## BEGIN DATASET ROWS

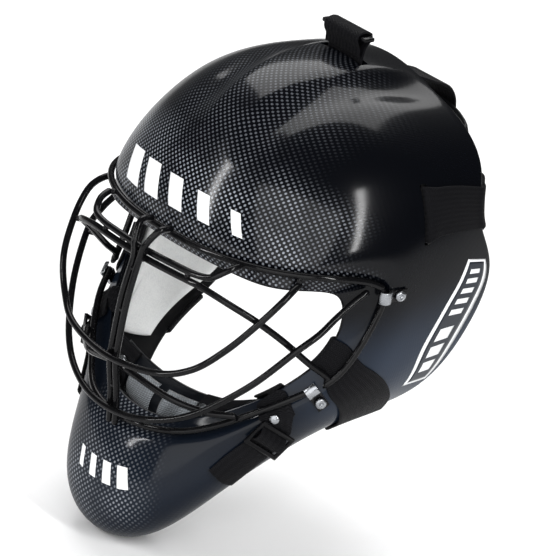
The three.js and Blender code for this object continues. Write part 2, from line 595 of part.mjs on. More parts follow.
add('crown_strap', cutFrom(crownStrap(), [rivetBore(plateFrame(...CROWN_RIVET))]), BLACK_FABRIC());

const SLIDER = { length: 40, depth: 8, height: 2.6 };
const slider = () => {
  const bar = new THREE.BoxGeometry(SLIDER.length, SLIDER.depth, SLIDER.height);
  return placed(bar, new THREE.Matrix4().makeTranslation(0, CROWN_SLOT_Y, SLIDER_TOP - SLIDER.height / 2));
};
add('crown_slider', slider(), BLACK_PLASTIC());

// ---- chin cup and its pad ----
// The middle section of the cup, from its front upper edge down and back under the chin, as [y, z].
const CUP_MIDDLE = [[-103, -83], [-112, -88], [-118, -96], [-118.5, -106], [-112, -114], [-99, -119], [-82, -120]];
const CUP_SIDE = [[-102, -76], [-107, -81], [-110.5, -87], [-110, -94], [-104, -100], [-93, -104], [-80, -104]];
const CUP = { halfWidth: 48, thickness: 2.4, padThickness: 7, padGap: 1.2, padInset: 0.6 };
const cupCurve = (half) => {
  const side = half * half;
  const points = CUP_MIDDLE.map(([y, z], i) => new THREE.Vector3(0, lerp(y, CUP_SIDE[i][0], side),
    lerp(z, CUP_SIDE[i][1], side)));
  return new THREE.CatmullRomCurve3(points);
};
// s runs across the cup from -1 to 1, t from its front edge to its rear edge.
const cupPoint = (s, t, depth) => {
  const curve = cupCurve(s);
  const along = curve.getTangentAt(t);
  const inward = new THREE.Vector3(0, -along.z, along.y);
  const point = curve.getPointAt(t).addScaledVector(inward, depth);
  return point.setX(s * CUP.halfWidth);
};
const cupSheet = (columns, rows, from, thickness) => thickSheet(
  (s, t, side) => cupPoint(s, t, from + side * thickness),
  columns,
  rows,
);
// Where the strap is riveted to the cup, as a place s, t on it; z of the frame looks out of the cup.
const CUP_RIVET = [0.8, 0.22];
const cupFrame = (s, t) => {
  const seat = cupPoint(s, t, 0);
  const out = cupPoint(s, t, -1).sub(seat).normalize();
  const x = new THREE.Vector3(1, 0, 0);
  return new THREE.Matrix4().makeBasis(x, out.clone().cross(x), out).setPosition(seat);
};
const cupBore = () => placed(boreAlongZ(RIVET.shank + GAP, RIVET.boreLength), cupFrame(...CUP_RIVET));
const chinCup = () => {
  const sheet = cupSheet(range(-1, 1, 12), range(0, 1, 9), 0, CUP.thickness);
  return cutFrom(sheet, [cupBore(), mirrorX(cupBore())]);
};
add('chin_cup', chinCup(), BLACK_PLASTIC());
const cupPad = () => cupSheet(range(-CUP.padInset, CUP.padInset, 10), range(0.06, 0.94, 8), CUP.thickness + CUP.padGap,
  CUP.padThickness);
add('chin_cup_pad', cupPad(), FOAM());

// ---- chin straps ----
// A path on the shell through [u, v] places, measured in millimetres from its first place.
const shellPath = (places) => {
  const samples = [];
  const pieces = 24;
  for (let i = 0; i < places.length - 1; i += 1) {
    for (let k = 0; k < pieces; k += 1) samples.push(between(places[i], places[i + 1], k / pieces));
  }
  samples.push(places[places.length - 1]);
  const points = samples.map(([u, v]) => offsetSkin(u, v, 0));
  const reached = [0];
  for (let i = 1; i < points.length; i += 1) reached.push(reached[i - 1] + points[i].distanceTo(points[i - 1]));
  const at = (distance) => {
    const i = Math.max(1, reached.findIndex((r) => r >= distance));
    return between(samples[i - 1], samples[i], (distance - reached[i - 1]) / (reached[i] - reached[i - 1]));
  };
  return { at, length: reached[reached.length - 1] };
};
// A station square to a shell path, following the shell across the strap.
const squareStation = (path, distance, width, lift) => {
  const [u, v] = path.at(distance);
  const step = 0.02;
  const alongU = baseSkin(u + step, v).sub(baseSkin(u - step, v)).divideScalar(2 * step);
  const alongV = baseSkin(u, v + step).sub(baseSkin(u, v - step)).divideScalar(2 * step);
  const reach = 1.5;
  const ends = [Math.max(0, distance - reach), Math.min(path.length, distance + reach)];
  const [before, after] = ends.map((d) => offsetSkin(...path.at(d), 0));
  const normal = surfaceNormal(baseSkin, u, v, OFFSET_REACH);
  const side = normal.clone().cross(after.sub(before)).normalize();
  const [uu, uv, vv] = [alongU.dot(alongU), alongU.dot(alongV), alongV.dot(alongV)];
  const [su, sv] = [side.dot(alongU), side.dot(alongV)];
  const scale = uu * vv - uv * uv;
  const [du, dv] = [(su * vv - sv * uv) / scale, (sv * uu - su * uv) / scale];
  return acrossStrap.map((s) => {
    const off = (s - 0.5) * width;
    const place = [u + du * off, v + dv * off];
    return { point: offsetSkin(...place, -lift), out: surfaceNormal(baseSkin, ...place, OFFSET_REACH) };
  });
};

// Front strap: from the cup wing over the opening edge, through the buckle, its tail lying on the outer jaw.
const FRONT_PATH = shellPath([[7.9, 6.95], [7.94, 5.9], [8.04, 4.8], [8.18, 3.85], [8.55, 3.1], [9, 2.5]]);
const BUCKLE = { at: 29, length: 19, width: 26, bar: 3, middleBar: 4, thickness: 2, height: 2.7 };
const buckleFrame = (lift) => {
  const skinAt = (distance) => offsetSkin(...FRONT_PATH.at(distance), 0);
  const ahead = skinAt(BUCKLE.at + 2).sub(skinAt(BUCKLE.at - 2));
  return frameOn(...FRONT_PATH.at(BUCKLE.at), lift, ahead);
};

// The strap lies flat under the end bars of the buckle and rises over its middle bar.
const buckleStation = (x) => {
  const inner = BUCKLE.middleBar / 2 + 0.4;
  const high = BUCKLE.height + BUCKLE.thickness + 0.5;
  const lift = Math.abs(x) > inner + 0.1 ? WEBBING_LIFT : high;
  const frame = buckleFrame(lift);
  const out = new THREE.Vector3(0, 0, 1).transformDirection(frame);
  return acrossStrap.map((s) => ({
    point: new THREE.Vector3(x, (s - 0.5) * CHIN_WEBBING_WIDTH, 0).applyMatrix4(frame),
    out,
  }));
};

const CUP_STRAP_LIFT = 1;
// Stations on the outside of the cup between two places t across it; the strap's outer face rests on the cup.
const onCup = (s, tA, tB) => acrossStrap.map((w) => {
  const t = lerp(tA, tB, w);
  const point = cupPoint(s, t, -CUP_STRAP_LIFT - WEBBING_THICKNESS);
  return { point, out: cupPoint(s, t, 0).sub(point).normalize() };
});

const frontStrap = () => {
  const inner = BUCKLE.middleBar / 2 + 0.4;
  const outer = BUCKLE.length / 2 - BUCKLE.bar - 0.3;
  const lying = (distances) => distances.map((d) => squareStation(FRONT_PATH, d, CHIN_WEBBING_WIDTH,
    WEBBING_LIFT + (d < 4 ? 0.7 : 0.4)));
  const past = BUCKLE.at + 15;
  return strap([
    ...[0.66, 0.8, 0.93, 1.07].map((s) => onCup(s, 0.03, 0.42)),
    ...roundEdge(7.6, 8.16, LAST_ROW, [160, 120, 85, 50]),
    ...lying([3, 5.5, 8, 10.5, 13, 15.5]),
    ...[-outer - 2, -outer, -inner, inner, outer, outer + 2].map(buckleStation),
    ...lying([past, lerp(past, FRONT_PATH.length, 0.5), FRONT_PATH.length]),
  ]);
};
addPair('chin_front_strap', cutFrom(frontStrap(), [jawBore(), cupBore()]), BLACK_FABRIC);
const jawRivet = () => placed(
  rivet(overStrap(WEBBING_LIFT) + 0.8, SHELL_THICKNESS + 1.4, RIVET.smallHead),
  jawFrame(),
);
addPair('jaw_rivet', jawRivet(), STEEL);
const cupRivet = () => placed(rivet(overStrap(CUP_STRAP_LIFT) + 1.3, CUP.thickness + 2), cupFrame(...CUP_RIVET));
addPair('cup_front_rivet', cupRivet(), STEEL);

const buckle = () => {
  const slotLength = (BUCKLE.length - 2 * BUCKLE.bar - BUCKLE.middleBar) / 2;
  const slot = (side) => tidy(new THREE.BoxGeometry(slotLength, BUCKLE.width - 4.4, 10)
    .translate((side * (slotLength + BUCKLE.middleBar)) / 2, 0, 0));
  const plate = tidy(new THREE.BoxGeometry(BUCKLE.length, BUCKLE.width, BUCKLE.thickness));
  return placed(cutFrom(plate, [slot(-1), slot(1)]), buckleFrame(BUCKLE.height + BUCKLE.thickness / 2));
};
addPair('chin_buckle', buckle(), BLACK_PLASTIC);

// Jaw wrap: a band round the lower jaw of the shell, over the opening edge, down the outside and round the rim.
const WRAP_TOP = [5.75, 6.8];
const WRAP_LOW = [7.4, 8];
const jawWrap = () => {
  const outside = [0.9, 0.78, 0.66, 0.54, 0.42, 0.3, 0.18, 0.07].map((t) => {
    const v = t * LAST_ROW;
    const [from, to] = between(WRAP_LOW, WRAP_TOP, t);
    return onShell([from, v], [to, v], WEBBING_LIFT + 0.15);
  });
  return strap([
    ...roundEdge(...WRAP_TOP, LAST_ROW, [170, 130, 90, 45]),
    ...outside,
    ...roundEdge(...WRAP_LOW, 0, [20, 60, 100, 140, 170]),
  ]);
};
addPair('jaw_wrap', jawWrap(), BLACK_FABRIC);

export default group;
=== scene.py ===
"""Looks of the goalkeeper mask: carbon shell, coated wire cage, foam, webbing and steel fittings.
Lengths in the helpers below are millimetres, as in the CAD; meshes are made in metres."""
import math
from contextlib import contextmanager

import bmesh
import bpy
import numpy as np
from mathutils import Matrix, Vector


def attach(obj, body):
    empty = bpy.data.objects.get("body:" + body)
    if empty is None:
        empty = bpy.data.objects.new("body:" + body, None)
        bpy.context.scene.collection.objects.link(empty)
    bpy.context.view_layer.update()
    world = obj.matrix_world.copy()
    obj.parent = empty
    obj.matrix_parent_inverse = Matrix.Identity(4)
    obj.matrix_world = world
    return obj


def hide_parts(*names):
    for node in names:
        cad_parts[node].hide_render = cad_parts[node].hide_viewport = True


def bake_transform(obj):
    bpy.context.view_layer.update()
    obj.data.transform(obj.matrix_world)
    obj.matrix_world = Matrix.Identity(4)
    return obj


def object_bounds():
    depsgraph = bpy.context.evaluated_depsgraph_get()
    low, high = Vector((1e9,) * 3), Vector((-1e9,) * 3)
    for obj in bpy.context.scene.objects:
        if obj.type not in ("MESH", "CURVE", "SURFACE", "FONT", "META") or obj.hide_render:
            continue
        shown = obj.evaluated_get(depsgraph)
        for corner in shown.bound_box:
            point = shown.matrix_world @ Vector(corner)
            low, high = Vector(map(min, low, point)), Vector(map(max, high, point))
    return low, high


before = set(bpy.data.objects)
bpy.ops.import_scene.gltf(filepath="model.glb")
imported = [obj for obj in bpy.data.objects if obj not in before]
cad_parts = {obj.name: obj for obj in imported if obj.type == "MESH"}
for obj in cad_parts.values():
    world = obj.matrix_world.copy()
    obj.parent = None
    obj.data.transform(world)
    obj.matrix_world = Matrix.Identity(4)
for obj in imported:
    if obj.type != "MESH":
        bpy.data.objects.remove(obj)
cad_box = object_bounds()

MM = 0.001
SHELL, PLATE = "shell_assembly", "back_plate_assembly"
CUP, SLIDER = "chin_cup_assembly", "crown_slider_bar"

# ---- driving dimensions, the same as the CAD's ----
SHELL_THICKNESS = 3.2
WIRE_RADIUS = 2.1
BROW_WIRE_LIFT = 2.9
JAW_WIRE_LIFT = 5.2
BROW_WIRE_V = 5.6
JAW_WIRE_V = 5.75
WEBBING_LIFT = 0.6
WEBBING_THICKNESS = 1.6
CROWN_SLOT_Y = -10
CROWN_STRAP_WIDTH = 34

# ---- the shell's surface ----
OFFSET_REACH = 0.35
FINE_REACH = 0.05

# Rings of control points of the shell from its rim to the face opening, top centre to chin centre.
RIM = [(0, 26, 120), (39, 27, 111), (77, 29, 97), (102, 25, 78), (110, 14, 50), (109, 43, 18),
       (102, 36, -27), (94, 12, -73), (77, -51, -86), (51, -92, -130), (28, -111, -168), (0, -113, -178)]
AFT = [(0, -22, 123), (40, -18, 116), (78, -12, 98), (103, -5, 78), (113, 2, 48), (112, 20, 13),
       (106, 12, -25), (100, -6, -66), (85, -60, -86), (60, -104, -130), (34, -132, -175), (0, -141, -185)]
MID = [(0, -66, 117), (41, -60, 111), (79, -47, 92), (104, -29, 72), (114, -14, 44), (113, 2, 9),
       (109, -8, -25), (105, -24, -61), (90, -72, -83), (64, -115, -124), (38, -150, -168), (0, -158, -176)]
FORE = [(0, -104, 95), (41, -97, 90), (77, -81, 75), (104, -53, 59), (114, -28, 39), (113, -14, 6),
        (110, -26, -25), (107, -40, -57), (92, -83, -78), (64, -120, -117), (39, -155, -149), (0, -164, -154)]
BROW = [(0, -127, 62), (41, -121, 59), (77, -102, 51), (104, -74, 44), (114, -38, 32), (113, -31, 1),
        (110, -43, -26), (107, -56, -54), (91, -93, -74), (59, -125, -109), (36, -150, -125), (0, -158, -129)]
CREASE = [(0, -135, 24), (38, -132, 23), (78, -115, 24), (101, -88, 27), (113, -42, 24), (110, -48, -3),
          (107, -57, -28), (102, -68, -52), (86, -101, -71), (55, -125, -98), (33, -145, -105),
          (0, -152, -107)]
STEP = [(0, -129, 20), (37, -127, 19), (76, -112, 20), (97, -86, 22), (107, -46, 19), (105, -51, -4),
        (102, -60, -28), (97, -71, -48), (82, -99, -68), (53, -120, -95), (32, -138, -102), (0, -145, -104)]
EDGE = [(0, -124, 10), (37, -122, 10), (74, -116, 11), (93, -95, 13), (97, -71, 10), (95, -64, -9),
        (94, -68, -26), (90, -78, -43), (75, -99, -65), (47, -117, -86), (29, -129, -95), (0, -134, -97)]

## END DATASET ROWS
## BEGIN DATASET ROWS

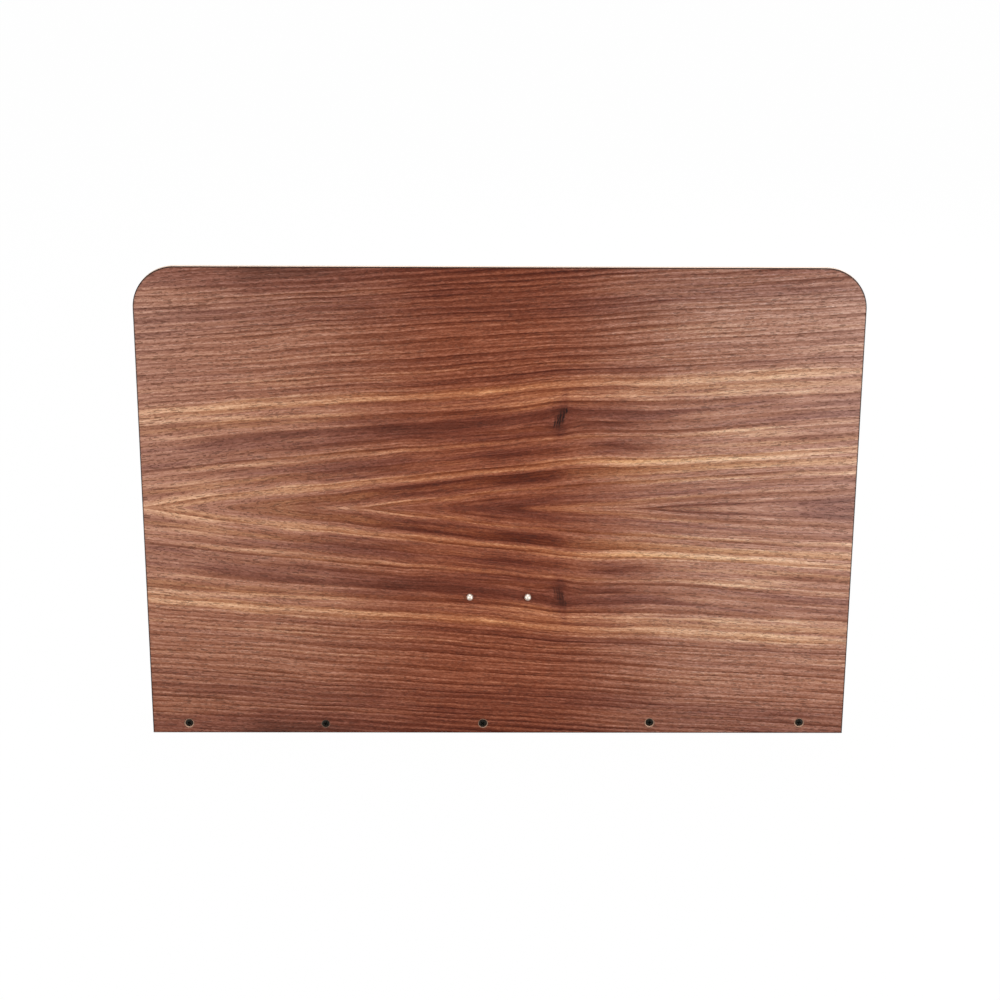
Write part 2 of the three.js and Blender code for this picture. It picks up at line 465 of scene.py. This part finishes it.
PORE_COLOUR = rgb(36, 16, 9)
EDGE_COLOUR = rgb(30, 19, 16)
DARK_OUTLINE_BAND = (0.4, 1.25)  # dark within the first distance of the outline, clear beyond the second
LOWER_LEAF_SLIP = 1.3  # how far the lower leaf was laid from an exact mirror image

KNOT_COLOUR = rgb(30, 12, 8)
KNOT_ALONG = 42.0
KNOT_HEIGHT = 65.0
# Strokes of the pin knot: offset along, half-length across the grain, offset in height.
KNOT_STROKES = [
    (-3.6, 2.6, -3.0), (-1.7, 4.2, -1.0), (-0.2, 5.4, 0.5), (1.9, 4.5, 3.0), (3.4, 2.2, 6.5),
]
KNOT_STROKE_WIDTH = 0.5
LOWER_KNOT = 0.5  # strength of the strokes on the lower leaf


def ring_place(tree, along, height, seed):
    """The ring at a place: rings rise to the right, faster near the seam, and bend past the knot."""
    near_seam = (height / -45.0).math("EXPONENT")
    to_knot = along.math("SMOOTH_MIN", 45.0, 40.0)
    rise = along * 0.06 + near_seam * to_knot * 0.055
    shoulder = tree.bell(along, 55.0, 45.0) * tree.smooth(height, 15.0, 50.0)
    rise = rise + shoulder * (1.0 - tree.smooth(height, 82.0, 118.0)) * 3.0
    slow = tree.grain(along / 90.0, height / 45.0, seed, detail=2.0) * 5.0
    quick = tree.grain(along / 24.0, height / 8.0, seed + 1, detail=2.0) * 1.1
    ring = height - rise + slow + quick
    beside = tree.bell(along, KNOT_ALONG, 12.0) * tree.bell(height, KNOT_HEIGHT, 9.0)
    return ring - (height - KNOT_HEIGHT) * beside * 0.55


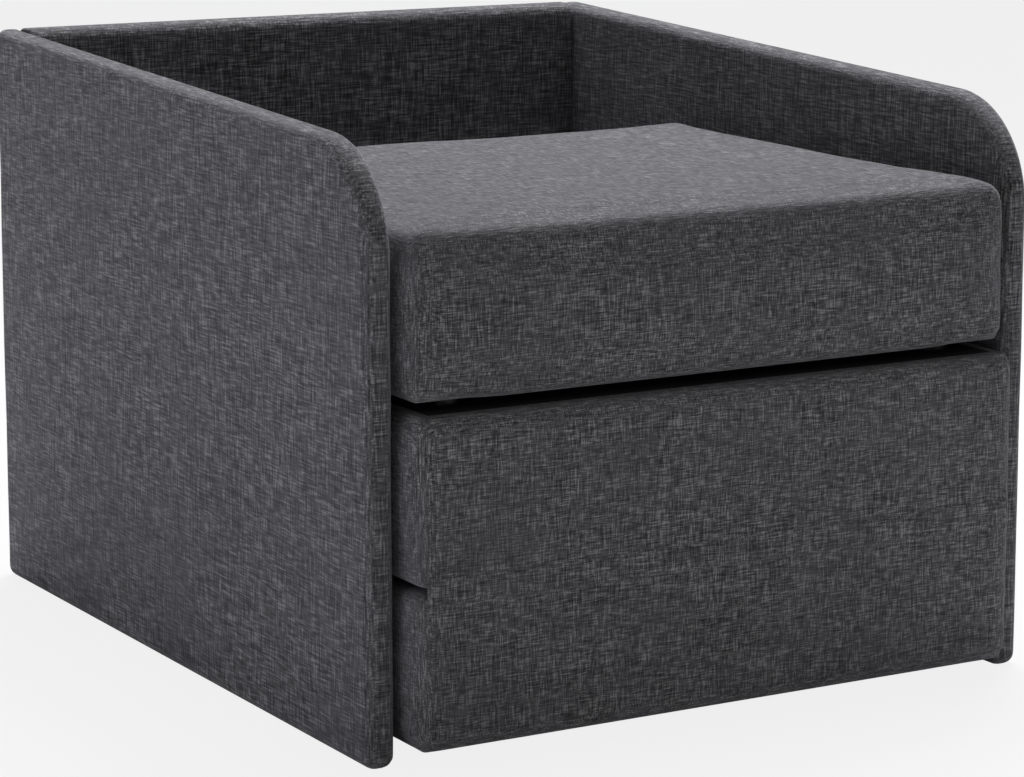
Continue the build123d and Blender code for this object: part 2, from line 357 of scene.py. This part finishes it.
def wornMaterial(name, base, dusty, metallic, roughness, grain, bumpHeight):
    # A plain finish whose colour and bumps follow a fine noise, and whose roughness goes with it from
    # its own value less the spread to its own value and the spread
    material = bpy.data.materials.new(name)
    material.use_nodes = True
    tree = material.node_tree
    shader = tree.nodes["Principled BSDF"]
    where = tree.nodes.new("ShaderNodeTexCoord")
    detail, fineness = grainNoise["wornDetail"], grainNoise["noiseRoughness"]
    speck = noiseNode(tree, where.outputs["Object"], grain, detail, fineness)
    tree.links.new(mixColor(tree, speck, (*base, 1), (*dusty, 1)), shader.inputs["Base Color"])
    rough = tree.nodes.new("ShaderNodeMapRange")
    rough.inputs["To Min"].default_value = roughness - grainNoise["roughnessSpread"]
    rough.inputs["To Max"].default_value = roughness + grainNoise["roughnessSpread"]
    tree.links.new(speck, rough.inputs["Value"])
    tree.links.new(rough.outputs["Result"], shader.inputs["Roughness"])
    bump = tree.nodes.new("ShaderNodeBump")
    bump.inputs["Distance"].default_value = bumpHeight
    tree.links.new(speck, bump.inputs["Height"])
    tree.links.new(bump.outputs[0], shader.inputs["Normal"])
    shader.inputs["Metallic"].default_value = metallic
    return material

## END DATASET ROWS
## BEGIN DATASET ROWS

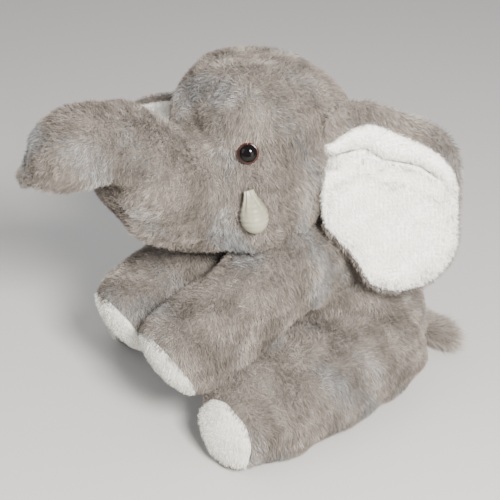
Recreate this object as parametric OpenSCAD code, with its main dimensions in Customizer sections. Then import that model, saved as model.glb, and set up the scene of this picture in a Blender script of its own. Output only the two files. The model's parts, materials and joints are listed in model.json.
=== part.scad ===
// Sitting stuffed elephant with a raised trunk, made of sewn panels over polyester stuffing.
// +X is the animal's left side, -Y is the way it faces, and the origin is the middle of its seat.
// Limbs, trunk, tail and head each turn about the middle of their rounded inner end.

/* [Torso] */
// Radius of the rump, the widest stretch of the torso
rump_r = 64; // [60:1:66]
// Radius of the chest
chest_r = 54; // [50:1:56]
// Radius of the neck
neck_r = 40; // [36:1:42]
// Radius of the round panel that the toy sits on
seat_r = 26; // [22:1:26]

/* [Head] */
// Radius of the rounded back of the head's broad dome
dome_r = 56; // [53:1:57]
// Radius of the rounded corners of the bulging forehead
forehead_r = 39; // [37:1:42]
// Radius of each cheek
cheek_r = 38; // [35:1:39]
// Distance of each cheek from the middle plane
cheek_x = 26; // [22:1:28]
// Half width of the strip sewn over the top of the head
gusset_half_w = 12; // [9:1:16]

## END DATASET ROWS

● **GIVEN INSTRUCTION**: Return the exact lines from the line with "round the rim." to the line with "point = shown.matrix_world", inclusive of both, with nothing added.

● **FINAL ANSWER**:
// Jaw wrap: a band round the lower jaw of the shell, over the opening edge, down the outside and round the rim.
const WRAP_TOP = [5.75, 6.8];
const WRAP_LOW = [7.4, 8];
const jawWrap = () => {
  const outside = [0.9, 0.78, 0.66, 0.54, 0.42, 0.3, 0.18, 0.07].map((t) => {
    const v = t * LAST_ROW;
    const [from, to] = between(WRAP_LOW, WRAP_TOP, t);
    return onShell([from, v], [to, v], WEBBING_LIFT + 0.15);
  });
  return strap([
    ...roundEdge(...WRAP_TOP, LAST_ROW, [170, 130, 90, 45]),
    ...outside,
    ...roundEdge(...WRAP_LOW, 0, [20, 60, 100, 140, 170]),
  ]);
};
addPair('jaw_wrap', jawWrap(), BLACK_FABRIC);

export default group;
=== scene.py ===
"""Looks of the goalkeeper mask: carbon shell, coated wire cage, foam, webbing and steel fittings.
Lengths in the helpers below are millimetres, as in the CAD; meshes are made in metres."""
import math
from contextlib import contextmanager

import bmesh
import bpy
import numpy as np
from mathutils import Matrix, Vector


def attach(obj, body):
    empty = bpy.data.objects.get("body:" + body)
    if empty is None:
        empty = bpy.data.objects.new("body:" + body, None)
        bpy.context.scene.collection.objects.link(empty)
    bpy.context.view_layer.update()
    world = obj.matrix_world.copy()
    obj.parent = empty
    obj.matrix_parent_inverse = Matrix.Identity(4)
    obj.matrix_world = world
    return obj


def hide_parts(*names):
    for node in names:
        cad_parts[node].hide_render = cad_parts[node].hide_viewport = True


def bake_transform(obj):
    bpy.context.view_layer.update()
    obj.data.transform(obj.matrix_world)
    obj.matrix_world = Matrix.Identity(4)
    return obj


def object_bounds():
    depsgraph = bpy.context.evaluated_depsgraph_get()
    low, high = Vector((1e9,) * 3), Vector((-1e9,) * 3)
    for obj in bpy.context.scene.objects:
        if obj.type not in ("MESH", "CURVE", "SURFACE", "FONT", "META") or obj.hide_render:
            continue
        shown = obj.evaluated_get(depsgraph)
        for corner in shown.bound_box:
            point = shown.matrix_world @ Vector(corner)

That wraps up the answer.